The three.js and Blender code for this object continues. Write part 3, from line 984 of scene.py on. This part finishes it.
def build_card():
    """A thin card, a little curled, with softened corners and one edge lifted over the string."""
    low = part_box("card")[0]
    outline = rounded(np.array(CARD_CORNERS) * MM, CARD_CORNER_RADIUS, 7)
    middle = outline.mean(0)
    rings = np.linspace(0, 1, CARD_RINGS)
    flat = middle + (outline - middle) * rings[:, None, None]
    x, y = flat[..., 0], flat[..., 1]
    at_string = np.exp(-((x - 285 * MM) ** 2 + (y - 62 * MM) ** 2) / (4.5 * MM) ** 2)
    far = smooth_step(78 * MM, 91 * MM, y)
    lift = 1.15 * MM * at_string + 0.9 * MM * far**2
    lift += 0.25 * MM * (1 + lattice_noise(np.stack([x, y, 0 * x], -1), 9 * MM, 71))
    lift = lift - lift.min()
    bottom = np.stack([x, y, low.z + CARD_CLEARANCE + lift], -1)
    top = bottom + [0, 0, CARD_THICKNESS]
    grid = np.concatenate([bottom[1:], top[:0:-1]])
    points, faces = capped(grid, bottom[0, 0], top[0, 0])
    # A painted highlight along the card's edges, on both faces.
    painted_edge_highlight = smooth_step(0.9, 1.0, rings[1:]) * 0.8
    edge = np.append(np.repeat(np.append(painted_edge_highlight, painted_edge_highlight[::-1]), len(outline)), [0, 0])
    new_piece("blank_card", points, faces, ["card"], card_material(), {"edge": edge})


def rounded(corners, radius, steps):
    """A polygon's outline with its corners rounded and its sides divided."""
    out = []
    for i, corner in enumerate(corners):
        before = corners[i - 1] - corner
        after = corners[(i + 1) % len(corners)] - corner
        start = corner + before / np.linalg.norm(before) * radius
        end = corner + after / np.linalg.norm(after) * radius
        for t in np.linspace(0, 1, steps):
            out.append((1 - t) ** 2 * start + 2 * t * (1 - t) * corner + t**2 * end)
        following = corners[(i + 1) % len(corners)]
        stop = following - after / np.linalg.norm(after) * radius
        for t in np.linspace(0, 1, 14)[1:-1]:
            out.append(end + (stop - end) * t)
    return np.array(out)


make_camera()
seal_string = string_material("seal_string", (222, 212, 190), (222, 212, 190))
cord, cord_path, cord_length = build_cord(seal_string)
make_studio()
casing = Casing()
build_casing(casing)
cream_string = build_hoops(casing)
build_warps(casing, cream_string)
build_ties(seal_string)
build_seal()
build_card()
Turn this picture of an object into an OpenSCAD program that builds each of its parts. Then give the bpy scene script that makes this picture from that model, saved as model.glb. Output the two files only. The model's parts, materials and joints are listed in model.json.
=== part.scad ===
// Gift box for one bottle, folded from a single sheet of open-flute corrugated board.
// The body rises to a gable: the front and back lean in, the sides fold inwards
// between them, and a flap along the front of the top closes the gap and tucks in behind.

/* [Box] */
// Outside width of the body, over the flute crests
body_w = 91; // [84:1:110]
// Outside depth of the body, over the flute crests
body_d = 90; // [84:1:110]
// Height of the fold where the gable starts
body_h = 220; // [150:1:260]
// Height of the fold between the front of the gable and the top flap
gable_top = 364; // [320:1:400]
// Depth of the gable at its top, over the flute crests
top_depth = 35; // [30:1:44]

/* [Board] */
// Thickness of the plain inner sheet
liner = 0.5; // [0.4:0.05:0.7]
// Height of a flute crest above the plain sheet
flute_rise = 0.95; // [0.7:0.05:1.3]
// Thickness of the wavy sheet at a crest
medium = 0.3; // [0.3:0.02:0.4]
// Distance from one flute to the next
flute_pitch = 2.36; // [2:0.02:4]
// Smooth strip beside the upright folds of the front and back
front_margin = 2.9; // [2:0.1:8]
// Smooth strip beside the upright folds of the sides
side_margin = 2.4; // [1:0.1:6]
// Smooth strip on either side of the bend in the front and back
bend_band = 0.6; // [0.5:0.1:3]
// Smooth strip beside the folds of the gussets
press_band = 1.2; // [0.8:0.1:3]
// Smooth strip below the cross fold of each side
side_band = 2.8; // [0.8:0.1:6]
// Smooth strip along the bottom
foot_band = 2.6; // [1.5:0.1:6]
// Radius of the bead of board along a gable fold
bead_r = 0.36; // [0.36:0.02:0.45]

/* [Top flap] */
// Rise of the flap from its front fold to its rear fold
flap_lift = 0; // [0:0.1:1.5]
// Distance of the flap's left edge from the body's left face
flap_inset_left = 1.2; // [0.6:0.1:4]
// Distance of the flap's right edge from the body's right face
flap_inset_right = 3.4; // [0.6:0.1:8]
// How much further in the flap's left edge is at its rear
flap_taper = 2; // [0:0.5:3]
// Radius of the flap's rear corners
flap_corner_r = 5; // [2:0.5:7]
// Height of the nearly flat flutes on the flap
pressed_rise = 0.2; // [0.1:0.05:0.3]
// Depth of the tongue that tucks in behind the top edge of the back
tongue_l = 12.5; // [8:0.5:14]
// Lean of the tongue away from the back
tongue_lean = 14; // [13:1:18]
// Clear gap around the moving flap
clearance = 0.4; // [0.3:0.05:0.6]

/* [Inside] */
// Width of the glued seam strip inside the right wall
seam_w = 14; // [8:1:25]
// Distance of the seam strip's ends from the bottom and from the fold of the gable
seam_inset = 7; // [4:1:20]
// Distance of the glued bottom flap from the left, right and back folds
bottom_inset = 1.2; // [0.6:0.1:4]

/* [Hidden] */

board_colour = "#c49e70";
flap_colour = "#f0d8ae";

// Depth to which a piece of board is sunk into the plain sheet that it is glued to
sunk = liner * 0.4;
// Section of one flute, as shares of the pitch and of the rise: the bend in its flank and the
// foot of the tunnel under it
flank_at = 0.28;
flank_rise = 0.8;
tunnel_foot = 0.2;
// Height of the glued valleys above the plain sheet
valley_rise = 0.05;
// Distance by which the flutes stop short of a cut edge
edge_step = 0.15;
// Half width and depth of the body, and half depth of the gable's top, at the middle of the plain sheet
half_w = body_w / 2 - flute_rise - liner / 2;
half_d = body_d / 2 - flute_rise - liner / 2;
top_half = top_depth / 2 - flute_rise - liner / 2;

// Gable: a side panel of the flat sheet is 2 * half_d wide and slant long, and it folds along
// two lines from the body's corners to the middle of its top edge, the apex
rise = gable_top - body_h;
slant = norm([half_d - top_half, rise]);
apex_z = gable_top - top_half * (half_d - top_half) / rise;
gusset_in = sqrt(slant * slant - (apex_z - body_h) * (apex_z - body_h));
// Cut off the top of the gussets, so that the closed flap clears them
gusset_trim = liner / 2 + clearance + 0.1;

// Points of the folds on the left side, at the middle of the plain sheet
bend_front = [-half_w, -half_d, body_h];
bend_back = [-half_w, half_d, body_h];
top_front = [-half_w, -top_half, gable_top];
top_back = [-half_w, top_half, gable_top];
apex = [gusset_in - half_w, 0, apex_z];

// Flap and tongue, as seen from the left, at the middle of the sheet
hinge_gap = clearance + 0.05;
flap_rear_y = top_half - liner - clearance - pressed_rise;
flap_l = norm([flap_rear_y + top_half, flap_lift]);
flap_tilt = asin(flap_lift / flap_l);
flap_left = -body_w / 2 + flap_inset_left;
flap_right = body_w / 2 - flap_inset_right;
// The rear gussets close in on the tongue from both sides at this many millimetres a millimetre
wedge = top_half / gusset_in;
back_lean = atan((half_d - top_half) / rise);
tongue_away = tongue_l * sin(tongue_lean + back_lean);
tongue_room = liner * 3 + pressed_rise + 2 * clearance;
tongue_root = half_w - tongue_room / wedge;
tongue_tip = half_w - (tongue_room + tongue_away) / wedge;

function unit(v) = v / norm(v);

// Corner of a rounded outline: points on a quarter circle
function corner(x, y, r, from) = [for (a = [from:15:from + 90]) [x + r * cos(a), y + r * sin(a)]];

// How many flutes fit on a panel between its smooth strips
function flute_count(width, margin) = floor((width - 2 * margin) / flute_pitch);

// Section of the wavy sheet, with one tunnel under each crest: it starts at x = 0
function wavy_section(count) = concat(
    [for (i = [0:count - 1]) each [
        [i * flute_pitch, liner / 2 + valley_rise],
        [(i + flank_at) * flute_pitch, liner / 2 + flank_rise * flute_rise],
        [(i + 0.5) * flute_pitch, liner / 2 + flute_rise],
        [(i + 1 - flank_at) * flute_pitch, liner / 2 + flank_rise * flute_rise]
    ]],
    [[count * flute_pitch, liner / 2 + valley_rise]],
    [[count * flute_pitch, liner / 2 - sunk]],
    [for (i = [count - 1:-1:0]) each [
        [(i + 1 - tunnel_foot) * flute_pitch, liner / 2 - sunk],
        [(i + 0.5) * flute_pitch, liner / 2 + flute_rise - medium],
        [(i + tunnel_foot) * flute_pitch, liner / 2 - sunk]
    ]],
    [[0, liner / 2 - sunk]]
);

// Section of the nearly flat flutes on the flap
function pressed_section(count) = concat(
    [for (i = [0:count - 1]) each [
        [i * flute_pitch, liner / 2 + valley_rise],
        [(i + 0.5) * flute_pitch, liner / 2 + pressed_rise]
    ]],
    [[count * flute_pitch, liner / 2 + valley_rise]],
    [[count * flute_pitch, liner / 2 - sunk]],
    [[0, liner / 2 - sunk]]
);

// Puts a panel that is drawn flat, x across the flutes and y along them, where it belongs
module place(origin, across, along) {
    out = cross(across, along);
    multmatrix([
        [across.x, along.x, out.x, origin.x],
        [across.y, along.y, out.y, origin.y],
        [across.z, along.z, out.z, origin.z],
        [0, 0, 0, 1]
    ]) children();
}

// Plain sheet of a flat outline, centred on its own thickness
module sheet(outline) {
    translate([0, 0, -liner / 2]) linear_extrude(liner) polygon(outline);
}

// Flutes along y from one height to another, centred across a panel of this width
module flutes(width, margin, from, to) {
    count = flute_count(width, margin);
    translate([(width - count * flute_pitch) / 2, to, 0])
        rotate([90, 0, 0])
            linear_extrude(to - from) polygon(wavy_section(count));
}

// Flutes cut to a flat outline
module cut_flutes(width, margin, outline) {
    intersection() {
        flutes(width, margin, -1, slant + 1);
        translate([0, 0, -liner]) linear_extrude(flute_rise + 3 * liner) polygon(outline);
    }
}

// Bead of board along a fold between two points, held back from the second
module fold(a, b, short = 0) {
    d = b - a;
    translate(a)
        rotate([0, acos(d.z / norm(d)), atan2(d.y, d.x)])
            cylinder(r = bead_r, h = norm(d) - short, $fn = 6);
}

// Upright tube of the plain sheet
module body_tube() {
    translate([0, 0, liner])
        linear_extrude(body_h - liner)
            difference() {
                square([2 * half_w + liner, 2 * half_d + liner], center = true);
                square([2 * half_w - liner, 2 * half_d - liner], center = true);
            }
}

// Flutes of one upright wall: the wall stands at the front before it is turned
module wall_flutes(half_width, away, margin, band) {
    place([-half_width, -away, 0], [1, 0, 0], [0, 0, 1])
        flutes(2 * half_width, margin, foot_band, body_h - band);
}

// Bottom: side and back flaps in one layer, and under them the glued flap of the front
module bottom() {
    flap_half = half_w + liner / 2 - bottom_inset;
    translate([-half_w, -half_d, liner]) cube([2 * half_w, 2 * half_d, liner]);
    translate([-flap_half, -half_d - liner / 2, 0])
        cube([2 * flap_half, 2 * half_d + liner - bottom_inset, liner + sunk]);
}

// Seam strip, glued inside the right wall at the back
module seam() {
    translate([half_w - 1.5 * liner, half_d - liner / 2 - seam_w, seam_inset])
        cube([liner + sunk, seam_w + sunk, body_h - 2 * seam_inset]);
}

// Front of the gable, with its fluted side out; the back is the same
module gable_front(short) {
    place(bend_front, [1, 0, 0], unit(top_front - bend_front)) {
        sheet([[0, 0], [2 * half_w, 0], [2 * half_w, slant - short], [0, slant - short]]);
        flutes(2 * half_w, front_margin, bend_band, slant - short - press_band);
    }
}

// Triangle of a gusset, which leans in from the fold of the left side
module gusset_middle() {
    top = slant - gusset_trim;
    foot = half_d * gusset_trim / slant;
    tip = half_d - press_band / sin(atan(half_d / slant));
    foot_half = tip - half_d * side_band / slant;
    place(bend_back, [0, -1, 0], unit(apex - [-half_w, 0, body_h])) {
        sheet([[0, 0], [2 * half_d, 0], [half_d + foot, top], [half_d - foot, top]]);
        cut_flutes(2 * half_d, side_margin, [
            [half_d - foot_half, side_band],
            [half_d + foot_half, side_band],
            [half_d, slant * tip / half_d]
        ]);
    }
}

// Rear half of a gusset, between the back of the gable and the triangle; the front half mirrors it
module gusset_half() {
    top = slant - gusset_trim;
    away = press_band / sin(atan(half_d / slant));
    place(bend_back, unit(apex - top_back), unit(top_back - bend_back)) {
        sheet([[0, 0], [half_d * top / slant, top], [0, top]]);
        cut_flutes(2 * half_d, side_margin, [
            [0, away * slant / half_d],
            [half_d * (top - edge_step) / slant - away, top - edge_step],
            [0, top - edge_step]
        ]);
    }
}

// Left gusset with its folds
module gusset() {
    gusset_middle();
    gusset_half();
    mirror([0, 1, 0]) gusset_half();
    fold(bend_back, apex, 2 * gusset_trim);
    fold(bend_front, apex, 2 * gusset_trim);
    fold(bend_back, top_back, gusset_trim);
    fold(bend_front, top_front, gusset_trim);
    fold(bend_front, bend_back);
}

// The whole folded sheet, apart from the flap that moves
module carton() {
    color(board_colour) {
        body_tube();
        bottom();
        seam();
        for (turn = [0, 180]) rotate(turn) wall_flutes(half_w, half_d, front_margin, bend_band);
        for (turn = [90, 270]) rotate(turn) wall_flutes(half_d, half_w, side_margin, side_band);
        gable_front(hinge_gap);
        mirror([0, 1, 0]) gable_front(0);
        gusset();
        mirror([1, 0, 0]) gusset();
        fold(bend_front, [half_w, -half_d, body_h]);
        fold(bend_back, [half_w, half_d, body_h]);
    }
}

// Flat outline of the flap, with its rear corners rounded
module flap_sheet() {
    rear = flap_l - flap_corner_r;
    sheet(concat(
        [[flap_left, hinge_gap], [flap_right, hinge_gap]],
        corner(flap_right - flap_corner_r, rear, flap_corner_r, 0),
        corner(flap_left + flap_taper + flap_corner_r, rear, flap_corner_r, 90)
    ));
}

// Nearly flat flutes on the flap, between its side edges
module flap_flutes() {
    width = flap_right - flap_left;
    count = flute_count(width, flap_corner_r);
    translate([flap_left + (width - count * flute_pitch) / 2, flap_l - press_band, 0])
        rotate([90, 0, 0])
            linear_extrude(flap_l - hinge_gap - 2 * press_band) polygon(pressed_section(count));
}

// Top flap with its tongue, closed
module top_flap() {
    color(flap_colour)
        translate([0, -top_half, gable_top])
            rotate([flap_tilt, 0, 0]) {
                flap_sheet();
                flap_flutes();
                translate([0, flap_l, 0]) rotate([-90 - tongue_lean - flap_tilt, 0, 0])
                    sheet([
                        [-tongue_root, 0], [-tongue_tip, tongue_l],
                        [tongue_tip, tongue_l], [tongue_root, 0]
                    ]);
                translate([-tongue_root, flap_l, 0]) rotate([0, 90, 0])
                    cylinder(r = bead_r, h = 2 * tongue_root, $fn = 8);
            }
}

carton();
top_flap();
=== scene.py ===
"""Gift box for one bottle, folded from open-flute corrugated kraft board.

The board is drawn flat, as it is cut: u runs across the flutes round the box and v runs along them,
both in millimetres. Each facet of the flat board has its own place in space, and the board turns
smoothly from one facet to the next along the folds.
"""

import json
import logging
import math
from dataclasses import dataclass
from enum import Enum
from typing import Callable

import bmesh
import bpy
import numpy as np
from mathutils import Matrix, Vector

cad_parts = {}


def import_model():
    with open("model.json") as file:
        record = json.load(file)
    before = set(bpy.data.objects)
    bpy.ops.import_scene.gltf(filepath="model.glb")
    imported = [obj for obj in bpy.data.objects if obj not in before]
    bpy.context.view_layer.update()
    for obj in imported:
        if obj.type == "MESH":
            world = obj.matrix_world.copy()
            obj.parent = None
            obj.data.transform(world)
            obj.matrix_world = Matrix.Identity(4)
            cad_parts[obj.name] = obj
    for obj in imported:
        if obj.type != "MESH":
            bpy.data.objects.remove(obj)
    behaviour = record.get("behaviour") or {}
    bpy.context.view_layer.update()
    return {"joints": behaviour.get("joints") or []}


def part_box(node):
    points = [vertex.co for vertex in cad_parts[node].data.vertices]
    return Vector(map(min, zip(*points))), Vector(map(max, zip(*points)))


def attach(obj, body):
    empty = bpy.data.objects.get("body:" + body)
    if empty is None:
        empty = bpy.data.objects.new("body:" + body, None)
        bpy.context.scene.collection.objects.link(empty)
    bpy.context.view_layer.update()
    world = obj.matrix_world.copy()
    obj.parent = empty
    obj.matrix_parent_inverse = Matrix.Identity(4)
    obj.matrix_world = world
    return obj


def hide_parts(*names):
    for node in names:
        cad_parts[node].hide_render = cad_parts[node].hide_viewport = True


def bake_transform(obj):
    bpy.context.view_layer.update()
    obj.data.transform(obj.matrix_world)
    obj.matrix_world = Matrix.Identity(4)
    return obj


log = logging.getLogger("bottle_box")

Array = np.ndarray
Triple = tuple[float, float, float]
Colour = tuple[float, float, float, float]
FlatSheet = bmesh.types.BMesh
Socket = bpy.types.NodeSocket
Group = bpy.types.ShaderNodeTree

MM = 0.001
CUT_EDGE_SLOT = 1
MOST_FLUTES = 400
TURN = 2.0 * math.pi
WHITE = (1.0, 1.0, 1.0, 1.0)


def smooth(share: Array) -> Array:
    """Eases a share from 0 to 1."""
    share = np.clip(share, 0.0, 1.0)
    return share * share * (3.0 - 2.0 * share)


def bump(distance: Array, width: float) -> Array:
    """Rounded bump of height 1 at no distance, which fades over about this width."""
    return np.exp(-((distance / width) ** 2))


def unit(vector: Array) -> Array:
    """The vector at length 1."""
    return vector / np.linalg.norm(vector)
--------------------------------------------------
#### What the task asks
Go through the material above and output exactly the lines from the one containing "its tongue, closed" through the one containing "obj.parent = None".

#### Final answer
// Top flap with its tongue, closed
module top_flap() {
    color(flap_colour)
        translate([0, -top_half, gable_top])
            rotate([flap_tilt, 0, 0]) {
                flap_sheet();
                flap_flutes();
                translate([0, flap_l, 0]) rotate([-90 - tongue_lean - flap_tilt, 0, 0])
                    sheet([
                        [-tongue_root, 0], [-tongue_tip, tongue_l],
                        [tongue_tip, tongue_l], [tongue_root, 0]
                    ]);
                translate([-tongue_root, flap_l, 0]) rotate([0, 90, 0])
                    cylinder(r = bead_r, h = 2 * tongue_root, $fn = 8);
            }
}

carton();
top_flap();
=== scene.py ===
"""Gift box for one bottle, folded from open-flute corrugated kraft board.

The board is drawn flat, as it is cut: u runs across the flutes round the box and v runs along them,
both in millimetres. Each facet of the flat board has its own place in space, and the board turns
smoothly from one facet to the next along the folds.
"""

import json
import logging
import math
from dataclasses import dataclass
from enum import Enum
from typing import Callable

import bmesh
import bpy
import numpy as np
from mathutils import Matrix, Vector

cad_parts = {}


def import_model():
    with open("model.json") as file:
        record = json.load(file)
    before = set(bpy.data.objects)
    bpy.ops.import_scene.gltf(filepath="model.glb")
    imported = [obj for obj in bpy.data.objects if obj not in before]
    bpy.context.view_layer.update()
    for obj in imported:
        if obj.type == "MESH":
            world = obj.matrix_world.copy()
            obj.parent = None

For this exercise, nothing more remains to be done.